What you will do: Extract the listing in its entirety, keeping each line identical to the original.
* * * * * * * * *
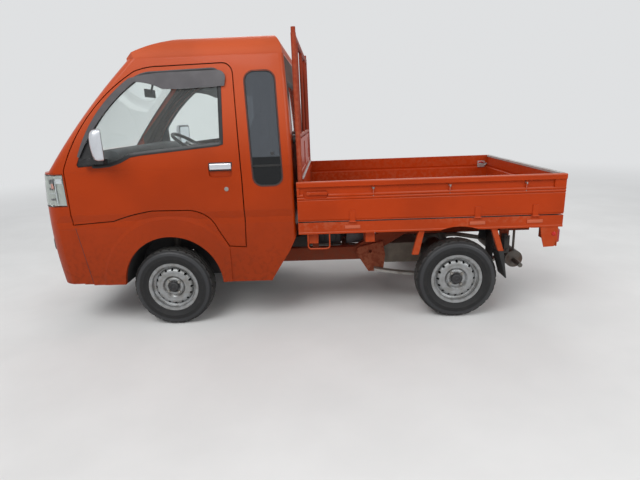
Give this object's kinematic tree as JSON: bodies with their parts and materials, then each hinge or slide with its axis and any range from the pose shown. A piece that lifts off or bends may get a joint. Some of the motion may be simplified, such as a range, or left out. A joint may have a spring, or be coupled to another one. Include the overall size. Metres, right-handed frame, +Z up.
{
  "type": "kei truck",
  "caption": "Small cab-over pickup with an extended high-roofed cab, drop-sided load bed, guard frame behind the cab and steel wheels.",
  "frame": {"origin": "on the ground, at the middle of the length and width", "axes": "-X towards the front of the truck, +X to the rear, -Y to its left side, +Z up"},
  "size_m": [3.3953, 1.81, 1.8849],
  "materials": {
    "bare_steel": "satin",
    "black_plastic": "matte",
    "body_orange": "gloss",
    "cast_dark": "rough",
    "chassis_black": "satin",
    "glass_clear": "gloss",
    "glass_dark": "gloss",
    "grey_plastic": "matte",
    "lamp_lens": "gloss",
    "mirror_chrome": "polished",
    "muffler_steel": "satin",
    "rim_silver": "satin",
    "rubber": "matte",
    "seat_fabric": "matte",
    "smoke_plastic": "gloss",
    "tail_lens": "gloss",
    "tank_black": "satin",
    "tyre": "matte"
  },
  "bodies": {
    "chassis": {"bed_brackets": "body_orange", "bed_floor": "body_orange", "cab_body": "body_orange", "cab_floor": "black_plastic", "chassis_frame": "chassis_black", "dashboard": "grey_plastic", "drive_shaft": "bare_steel", "engine": "cast_dark", "exhaust": "muffler_steel", "fog_bezels": "black_plastic", "front_bumper": "body_orange", "front_fenders": "body_orange", "front_grilles": "black_plastic", "front_panel": "body_orange", "front_suspension": "chassis_black", "fuel_tank": "tank_black", "guard_frame": "body_orange", "headboard": "body_orange", "headlamps": "lamp_lens", "high_roof": "body_orange", "lamp_plates": "body_orange", "leaf_springs": "bare_steel", "mudflaps": "rubber", "quarter_windows": "glass_dark", "rear_axle": "cast_dark", "rear_window": "glass_clear", "rope_hooks": "chassis_black", "seat_backs": "seat_fabric", "seat_cushions": "seat_fabric", "spring_brackets": "chassis_black", "tail_lamps": "tail_lens", "windscreen": "glass_clear"},
    "door_left": {"door_left": "body_orange", "door_glass_left": "glass_clear", "visor_left": "smoke_plastic", "mirror_left": "mirror_chrome"},
    "door_right": {"door_right": "body_orange", "door_glass_right": "glass_clear", "visor_right": "smoke_plastic", "mirror_right": "mirror_chrome"},
    "steering_wheel": {"steering_wheel": "black_plastic"},
    "knuckle_left": {"knuckle_left": "cast_dark"},
    "knuckle_right": {"knuckle_right": "cast_dark"},
    "wheel_front_left": {"rim_front_left": "rim_silver", "tyre_front_left": "tyre"},
    "wheel_front_right": {"rim_front_right": "rim_silver", "tyre_front_right": "tyre"},
    "wheel_rear_left": {"rim_rear_left": "rim_silver", "tyre_rear_left": "tyre"},
    "wheel_rear_right": {"rim_rear_right": "rim_silver", "tyre_rear_right": "tyre"},
    "side_gate_left": {"side_gate_left": "body_orange"},
    "side_gate_right": {"side_gate_right": "body_orange"},
    "tailgate": {"tailgate": "body_orange"}
  },
  "joints": [
    {"name": "door_left_hinge", "type": "hinge", "parent": "chassis", "child": "door_left", "pos_m": [-1.4625, -0.741, 1], "axis": [0, 0, -1], "range_deg": [0, 70]},
    {"name": "door_right_hinge", "type": "hinge", "parent": "chassis", "child": "door_right", "pos_m": [-1.4625, 0.741, 1], "axis": [0, 0, 1], "range_deg": [0, 70]},
    {"name": "steer_left", "type": "hinge", "parent": "chassis", "child": "knuckle_left", "pos_m": [-0.8625, -0.6, 0.19], "axis": [0, 0.2255, 0.9742], "range_deg": [-35, 35]},
    {"name": "steer_right", "type": "hinge", "parent": "chassis", "child": "knuckle_right", "pos_m": [-0.8625, 0.6, 0.19], "axis": [0, -0.2255, 0.9742], "range_deg": [-35, 35]},
    {"name": "steering_wheel_turn", "type": "hinge", "parent": "chassis", "child": "steering_wheel", "pos_m": [-0.9505, 0.35, 1.155], "axis": [0.5447, 0, 0.8386], "range_deg": [-630, 630]},
    {"name": "wheel_front_left_spin", "type": "hinge", "parent": "knuckle_left", "child": "wheel_front_left", "pos_m": [-0.8625, -0.652, 0.268], "axis": [0, 1, 0], "continuous": true},
    {"name": "wheel_front_right_spin", "type": "hinge", "parent": "knuckle_right", "child": "wheel_front_right", "pos_m": [-0.8625, 0.652, 0.268], "axis": [0, 1, 0], "continuous": true},
    {"name": "wheel_rear_left_spin", "type": "hinge", "parent": "chassis", "child": "wheel_rear_left", "pos_m": [1.0375, -0.65, 0.268], "axis": [0, 1, 0], "continuous": true},
    {"name": "wheel_rear_right_spin", "type": "hinge", "parent": "chassis", "child": "wheel_rear_right", "pos_m": [1.0375, 0.65, 0.268], "axis": [0, 1, 0], "continuous": true},
    {"name": "side_gate_left_hinge", "type": "hinge", "parent": "chassis", "child": "side_gate_left", "pos_m": [0.8375, -0.7321, 0.688], "axis": [1, 0, 0], "range_deg": [0, 180]},
    {"name": "side_gate_right_hinge", "type": "hinge", "parent": "chassis", "child": "side_gate_right", "pos_m": [0.8375, 0.7321, 0.688], "axis": [-1, 0, 0], "range_deg": [0, 180]},
    {"name": "tailgate_hinge", "type": "hinge", "parent": "chassis", "child": "tailgate", "pos_m": [1.6923, 0, 0.688], "axis": [0, 1, 0], "range_deg": [0, 180]}
  ],
  "couplings": [
    {"joint": "steer_right", "follows": "steer_left", "ratio": 1},
    {"joint": "steering_wheel_turn", "follows": "steer_left", "ratio": 18}
  ]
}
* * * * * * * * *
Final result:
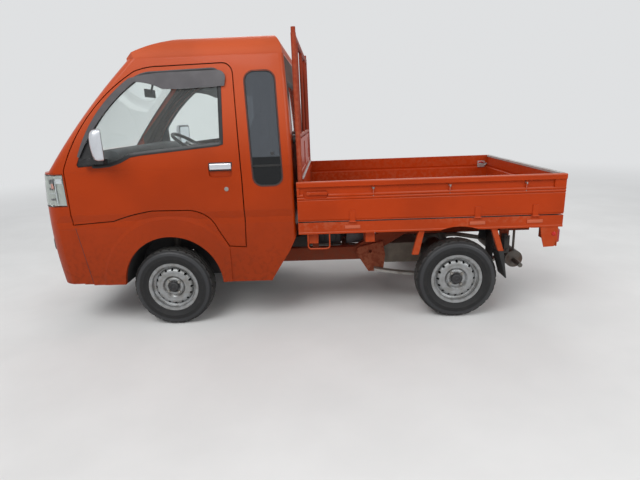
Give this object's kinematic tree as JSON: bodies with their parts and materials, then each hinge or slide with its axis and any range from the pose shown. A piece that lifts off or bends may get a joint. Some of the motion may be simplified, such as a range, or left out. A joint may have a spring, or be coupled to another one. Include the overall size. Metres, right-handed frame, +Z up.
{
  "type": "kei truck",
  "caption": "Small cab-over pickup with an extended high-roofed cab, drop-sided load bed, guard frame behind the cab and steel wheels.",
  "frame": {"origin": "on the ground, at the middle of the length and width", "axes": "-X towards the front of the truck, +X to the rear, -Y to its left side, +Z up"},
  "size_m": [3.3953, 1.81, 1.8849],
  "materials": {
    "bare_steel": "satin",
    "black_plastic": "matte",
    "body_orange": "gloss",
    "cast_dark": "rough",
    "chassis_black": "satin",
    "glass_clear": "gloss",
    "glass_dark": "gloss",
    "grey_plastic": "matte",
    "lamp_lens": "gloss",
    "mirror_chrome": "polished",
    "muffler_steel": "satin",
    "rim_silver": "satin",
    "rubber": "matte",
    "seat_fabric": "matte",
    "smoke_plastic": "gloss",
    "tail_lens": "gloss",
    "tank_black": "satin",
    "tyre": "matte"
  },
  "bodies": {
    "chassis": {"bed_brackets": "body_orange", "bed_floor": "body_orange", "cab_body": "body_orange", "cab_floor": "black_plastic", "chassis_frame": "chassis_black", "dashboard": "grey_plastic", "drive_shaft": "bare_steel", "engine": "cast_dark", "exhaust": "muffler_steel", "fog_bezels": "black_plastic", "front_bumper": "body_orange", "front_fenders": "body_orange", "front_grilles": "black_plastic", "front_panel": "body_orange", "front_suspension": "chassis_black", "fuel_tank": "tank_black", "guard_frame": "body_orange", "headboard": "body_orange", "headlamps": "lamp_lens", "high_roof": "body_orange", "lamp_plates": "body_orange", "leaf_springs": "bare_steel", "mudflaps": "rubber", "quarter_windows": "glass_dark", "rear_axle": "cast_dark", "rear_window": "glass_clear", "rope_hooks": "chassis_black", "seat_backs": "seat_fabric", "seat_cushions": "seat_fabric", "spring_brackets": "chassis_black", "tail_lamps": "tail_lens", "windscreen": "glass_clear"},
    "door_left": {"door_left": "body_orange", "door_glass_left": "glass_clear", "visor_left": "smoke_plastic", "mirror_left": "mirror_chrome"},
    "door_right": {"door_right": "body_orange", "door_glass_right": "glass_clear", "visor_right": "smoke_plastic", "mirror_right": "mirror_chrome"},
    "steering_wheel": {"steering_wheel": "black_plastic"},
    "knuckle_left": {"knuckle_left": "cast_dark"},
    "knuckle_right": {"knuckle_right": "cast_dark"},
    "wheel_front_left": {"rim_front_left": "rim_silver", "tyre_front_left": "tyre"},
    "wheel_front_right": {"rim_front_right": "rim_silver", "tyre_front_right": "tyre"},
    "wheel_rear_left": {"rim_rear_left": "rim_silver", "tyre_rear_left": "tyre"},
    "wheel_rear_right": {"rim_rear_right": "rim_silver", "tyre_rear_right": "tyre"},
    "side_gate_left": {"side_gate_left": "body_orange"},
    "side_gate_right": {"side_gate_right": "body_orange"},
    "tailgate": {"tailgate": "body_orange"}
  },
  "joints": [
    {"name": "door_left_hinge", "type": "hinge", "parent": "chassis", "child": "door_left", "pos_m": [-1.4625, -0.741, 1], "axis": [0, 0, -1], "range_deg": [0, 70]},
    {"name": "door_right_hinge", "type": "hinge", "parent": "chassis", "child": "door_right", "pos_m": [-1.4625, 0.741, 1], "axis": [0, 0, 1], "range_deg": [0, 70]},
    {"name": "steer_left", "type": "hinge", "parent": "chassis", "child": "knuckle_left", "pos_m": [-0.8625, -0.6, 0.19], "axis": [0, 0.2255, 0.9742], "range_deg": [-35, 35]},
    {"name": "steer_right", "type": "hinge", "parent": "chassis", "child": "knuckle_right", "pos_m": [-0.8625, 0.6, 0.19], "axis": [0, -0.2255, 0.9742], "range_deg": [-35, 35]},
    {"name": "steering_wheel_turn", "type": "hinge", "parent": "chassis", "child": "steering_wheel", "pos_m": [-0.9505, 0.35, 1.155], "axis": [0.5447, 0, 0.8386], "range_deg": [-630, 630]},
    {"name": "wheel_front_left_spin", "type": "hinge", "parent": "knuckle_left", "child": "wheel_front_left", "pos_m": [-0.8625, -0.652, 0.268], "axis": [0, 1, 0], "continuous": true},
    {"name": "wheel_front_right_spin", "type": "hinge", "parent": "knuckle_right", "child": "wheel_front_right", "pos_m": [-0.8625, 0.652, 0.268], "axis": [0, 1, 0], "continuous": true},
    {"name": "wheel_rear_left_spin", "type": "hinge", "parent": "chassis", "child": "wheel_rear_left", "pos_m": [1.0375, -0.65, 0.268], "axis": [0, 1, 0], "continuous": true},
    {"name": "wheel_rear_right_spin", "type": "hinge", "parent": "chassis", "child": "wheel_rear_right", "pos_m": [1.0375, 0.65, 0.268], "axis": [0, 1, 0], "continuous": true},
    {"name": "side_gate_left_hinge", "type": "hinge", "parent": "chassis", "child": "side_gate_left", "pos_m": [0.8375, -0.7321, 0.688], "axis": [1, 0, 0], "range_deg": [0, 180]},
    {"name": "side_gate_right_hinge", "type": "hinge", "parent": "chassis", "child": "side_gate_right", "pos_m": [0.8375, 0.7321, 0.688], "axis": [-1, 0, 0], "range_deg": [0, 180]},
    {"name": "tailgate_hinge", "type": "hinge", "parent": "chassis", "child": "tailgate", "pos_m": [1.6923, 0, 0.688], "axis": [0, 1, 0], "range_deg": [0, 180]}
  ],
  "couplings": [
    {"joint": "steer_right", "follows": "steer_left", "ratio": 1},
    {"joint": "steering_wheel_turn", "follows": "steer_left", "ratio": 18}
  ]
}